User rating: 5Stunning Recording/Performance/Interpretation
I caught the Ives "bug" in 70's while in college. I heard the Houston Symphony and Lawrence Foster perform the 4th live in Jones Hall. While completely baffled by much of what I heard, I knew I had to learn more about this composer. I bought and listened to as many LP's as I could afford, among them was the Ormandy/Philadelphia 1st and Stokowski/American Symphony 4th on Columbia. I was fond of both the 1st and 4th, but set them both aside until recently. I listened to them both, found that I still enjoyed them very much, but found both lacking from a sound quality point of view. I searched the Web and found glowing reviews of this CD. Well, the reviews are 100% justified. This CD will quite possibly become my favorite in my collection.

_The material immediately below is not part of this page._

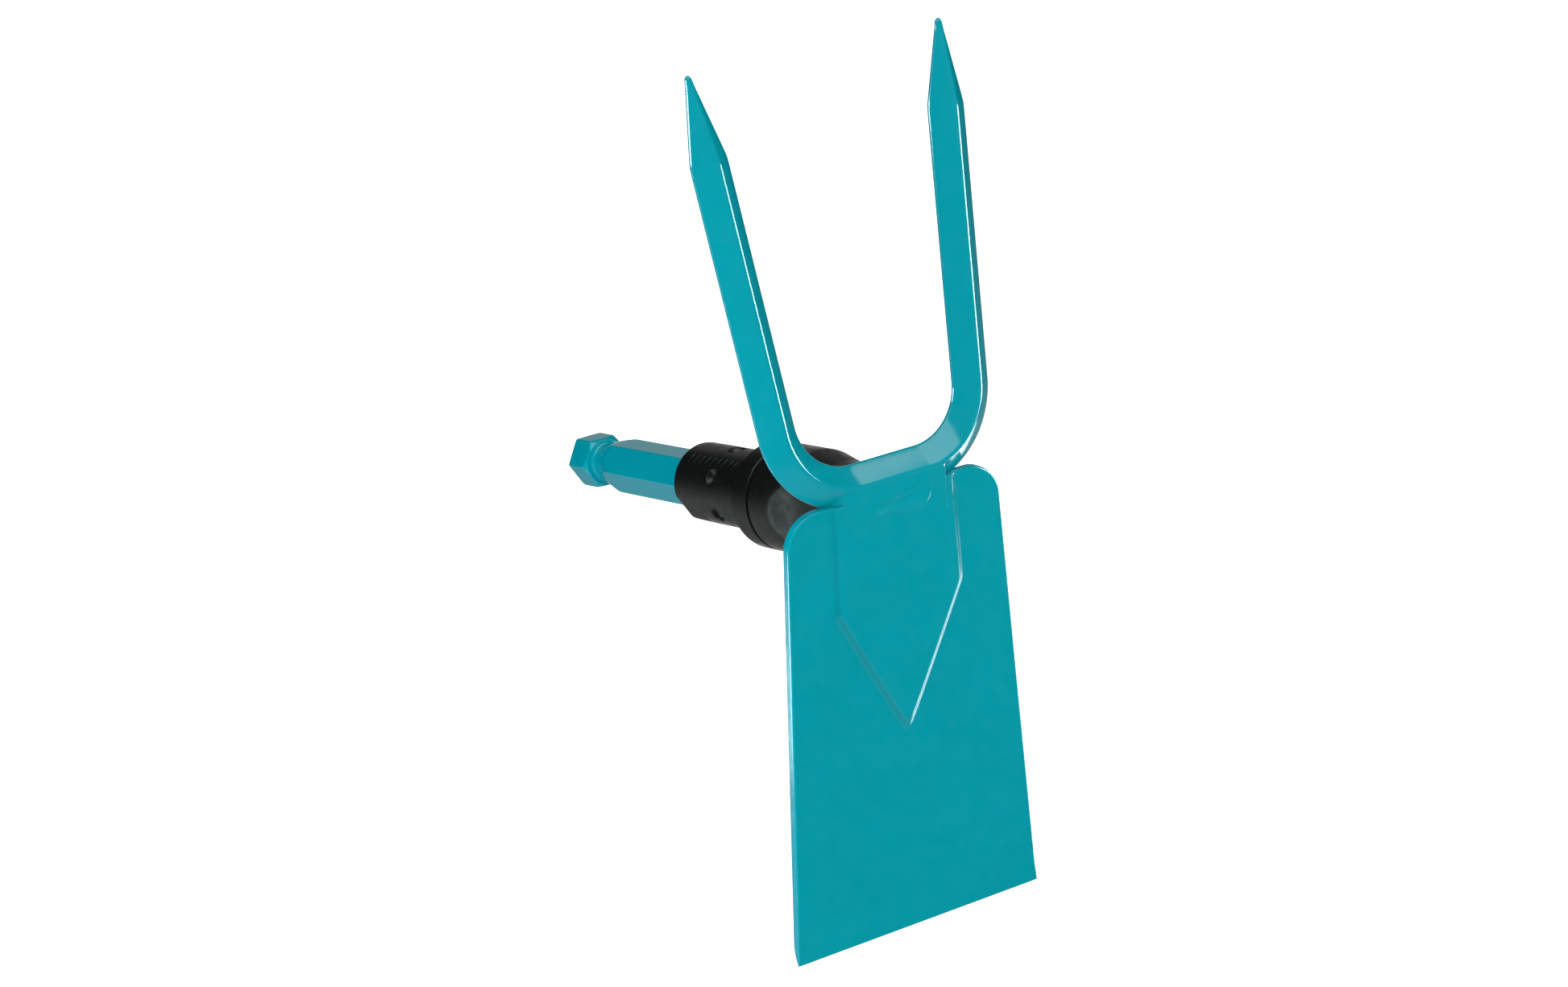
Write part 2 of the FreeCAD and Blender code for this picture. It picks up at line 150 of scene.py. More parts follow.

Pairing the 1st and the 4th makes sense. George Ives told his son, "You have to learn the rules before you can break them". The 1st clearly shows that Ives learned the rules admirably. The work is both moving at times and tremendous fun. Take a young, creative, and relatively uninhibited musical genius, expose him to the great European masters like Brahms, Dvorak, Wagner, and Beethoven, mix in church hymns, American folk and band music, and you will get the Ives 1st Symphony.

Comparing the Ormandy to the Tilson Thomas, while I'm very fond of the Ormandy reading, I find the Tilson Thomas to be overall significantly more satisfying. The Ives 1st is a technically challenging work particularly for the 1st violins. Except for a few very minor flaws, the CSO strings meet the challenge. Tilson Thomas extracts more of the music from the score. The recording engineers get an A+ for overall balance and sound. This is a fine, very accessible work which deserves many more performances in the concert hall than what I suspect it currently gets.

Between the First and Fourth are performances of five hymns that are used in the Fourth - a nice bonus.

It's difficult for me to discuss the Ives Fourth. I have been a fan of the work since I first heard it. The third, slow movement is a reworking of the first movement of the First String Quartet. It's accessible, beautiful, and deeply moving. The other three movements are experimental music at its all time best -- powerful, baffling, mysterious, chaotic, and profoundly moving. This music arguably could have been an intellectual exercise only, but somehow completely transcends this, and becomes something which I can only, given my limitations as a music listener, view with great awe and mystery. For me this music is completely engaging, fascinating, transports me at times into an altered state of mind that I can't even begin to describe, and ultimately moves me to the strongest and most deeply felt of emotions.

I considered this work to be a masterpiece in a category all by itself. If there are other works like this one, I want to know about them, please.

I give this release the highest of all possible recommendations. The attention to detail and how successfully it has been captured on disk is simply amazing.